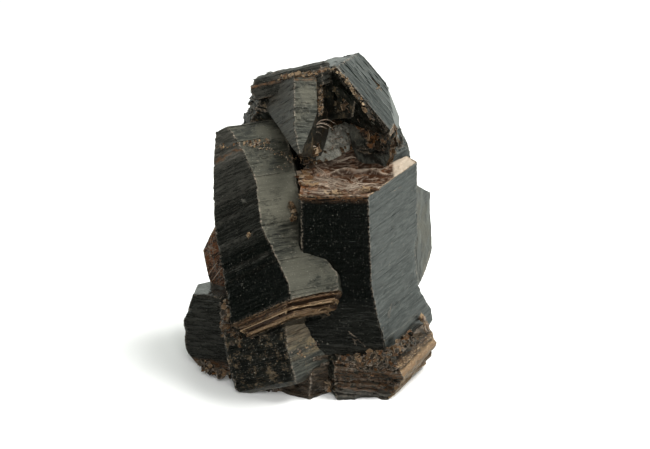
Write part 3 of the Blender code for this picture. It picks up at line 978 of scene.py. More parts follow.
class Surface:
    """A new material: its shader, and the graph that feeds it."""

    def __init__(self, name: str) -> None:
        """Start the material.

        Args:
            name: of the material.
        """
        self.material = bpy.data.materials.new(name)
        self.material.use_nodes = True
        self.graph = Graph(self.material.node_tree)
        self.shader = self.material.node_tree.nodes["Principled BSDF"]
        self.place = self.graph.own_place()

    def finish(self, colour: Value, rough: Value, height: Value, depth: float) -> Material:
        """Feed the shader.

        Args:
            colour: of the surface.
            rough: its roughness.
            height: of its relief, from 0 to about 1.
            depth: of the relief, in millimetres.

        Returns:
            The material.
        """
        bump = self.graph.node("Bump", {"Height": height, "Distance": depth * MM, "Strength": 1.0})
        for name, value in (("Base Color", colour), ("Roughness", rough), ("IOR", REFRACTION),
                            ("Normal", bump.outputs["Normal"])):
            self.graph.feed(self.shader.inputs[name], value)
        return self.material


def tint(colour: Triple, factor: float = 1.0) -> tuple[float, float, float, float]:
    """A colour for a socket, made lighter or darker."""
    return tuple(factor * part for part in colour) + (1.0,)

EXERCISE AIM
Copy out the whole listing exactly; please set it all down.

EXERCISE RESPONSE
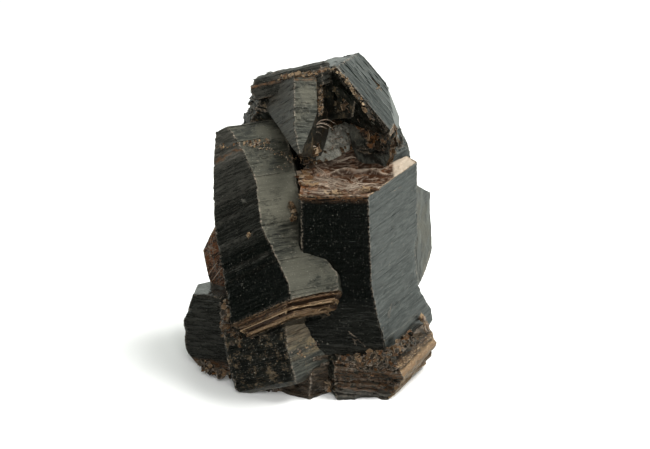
Write part 3 of the Blender code for this picture. It picks up at line 978 of scene.py. More parts follow.
class Surface:
    """A new material: its shader, and the graph that feeds it."""

    def __init__(self, name: str) -> None:
        """Start the material.

        Args:
            name: of the material.
        """
        self.material = bpy.data.materials.new(name)
        self.material.use_nodes = True
        self.graph = Graph(self.material.node_tree)
        self.shader = self.material.node_tree.nodes["Principled BSDF"]
        self.place = self.graph.own_place()

    def finish(self, colour: Value, rough: Value, height: Value, depth: float) -> Material:
        """Feed the shader.

        Args:
            colour: of the surface.
            rough: its roughness.
            height: of its relief, from 0 to about 1.
            depth: of the relief, in millimetres.

        Returns:
            The material.
        """
        bump = self.graph.node("Bump", {"Height": height, "Distance": depth * MM, "Strength": 1.0})
        for name, value in (("Base Color", colour), ("Roughness", rough), ("IOR", REFRACTION),
                            ("Normal", bump.outputs["Normal"])):
            self.graph.feed(self.shader.inputs[name], value)
        return self.material


def tint(colour: Triple, factor: float = 1.0) -> tuple[float, float, float, float]:
    """A colour for a socket, made lighter or darker."""
    return tuple(factor * part for part in colour) + (1.0,)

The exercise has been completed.